We were surprised to discover a full bar, but not at all surprised to see that the cocktails were cheaper than single glasses of wine (all of which were high-end, Napa-area selections). I checked in with Larry and his lovely wife, Sanna; they were holed up in a back area separated only by a curtain, from the rest of the room. I also took advantage of the opportunity to chat with bassist Seward McCain; although he and I corresponded a lot and talked on the phone several years ago, while I worked on my book about Guaraldi, we’d never actually met. In person, he’s just as engaging as he was during our interviews.

Shortly before 4 p.m., Bill Hart took the microphone and made several announcements on behalf of the Napa Jazz Society: upcoming events and other bits of business.

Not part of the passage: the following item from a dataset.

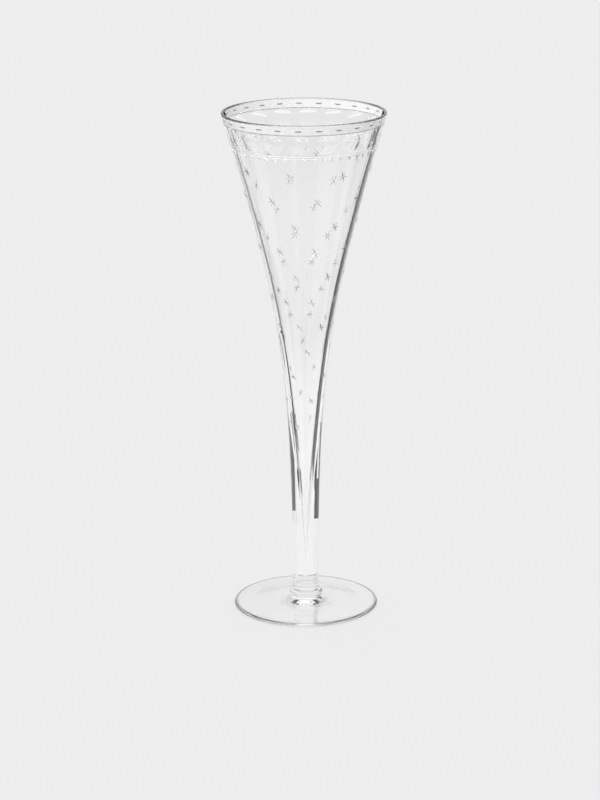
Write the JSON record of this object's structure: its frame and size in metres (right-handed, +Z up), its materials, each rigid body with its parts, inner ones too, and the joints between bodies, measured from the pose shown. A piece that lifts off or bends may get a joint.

His colleague Richard Danne already was taking pictures with an impressive-looking camera, and several of his photos are sprinkled throughout this essay. Hart then introduced me and displayed a copy of my book (thanks, Bill!), which he presented as a gift to Vuckovich. After a round of applause, Bill concluded by formally introducing Larry, who discussed his own early years, starting with his arrival in San Francisco in 1951. He recalled seeing Guaraldi as a member of Cal Tjader’s band in 1957.

“Vince had driving rhythm and soulful playing,” Vuckovich said, “and he played Latin music with great authenticity.”

Saturday, July 20, 2013

Tribute to a "big" jazz pianist

I never got to see Guaraldi perform, but I was luckier with jazz pianist Paul Smith; I saw him live at least a dozen times, and probably more. He was a monster pianist, and not simply because of his impressive size — he stood 6 feet 5, and his huge hands easily spanned an octave and a half — but because of his astonishing facility on the keyboard. If you've never heard his stuff, you've a real treat in store.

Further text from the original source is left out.